A SELF-MADE HERO / UN HEROS TRES DISCRET (66)

Directed by: Jacques Audiard

Starring: Matthieu Kassovitz, Anouk Grinberg, Jean-Louis Trintignant

The Pitch: In France after the end of WW2, a thoroughly unremarkable young man passes himself off as a Resistance hero.

Theo Sez: Audiard's talent, both here and in SEE HOW THEY FALL, seems to be for creating little magpie's-nests of clever and / or stylish moments inadequately held together by intriguing but undernourished stories, so that the whole thing more or less collapses in the memory. It took a second viewing to remember how artful this was : just the opening minute (Trintignant telling the story about the six German soldiers, ending with "The best lives are invented" over that strange shot of the out-of-focus figure approaching the camera, then the pizzicato violins building in the background as the main title flashes) is so elegantly put together it makes the heart soar a little, and there's plenty of other delights - Albert's whispered conversations with himself as he acts out heroic scenarios, or the randomly-interspersed bits of newsreel footage and mock-documentary "interviews" with various historian types commenting on his deception. That these detract from the central tension - making it clear that our hero will be found out eventually - doesn't seem to have occurred to anybody, and indeed the premise per se isn't particularly well-served, amusing enough but crowded out by the various embellishments.
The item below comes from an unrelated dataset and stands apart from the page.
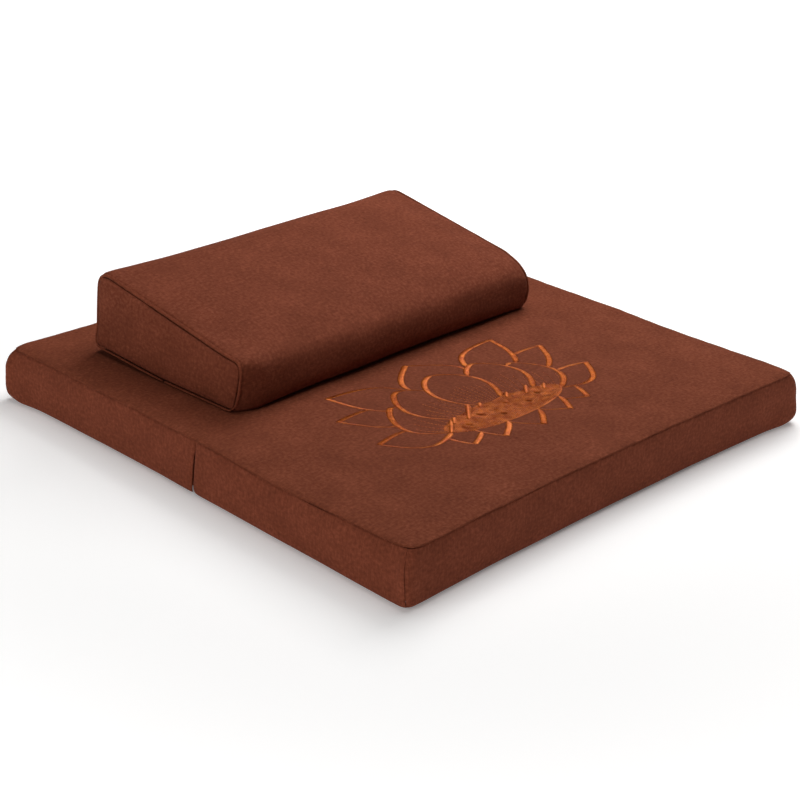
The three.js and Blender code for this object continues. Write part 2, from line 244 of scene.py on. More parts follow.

It's interesting as a character-study, a companion piece to ZELIG - a man who's a vacuum, filled by whoever he happens to come into contact with - and of course as a comment on the military mind, reducing human foibles to the Official Record and institutionalising deceit (as our man finally discovers) through its culture of unambiguous heroism. Beguiling, original and beautifully-made - albeit somehow, on a basic level, not quite there.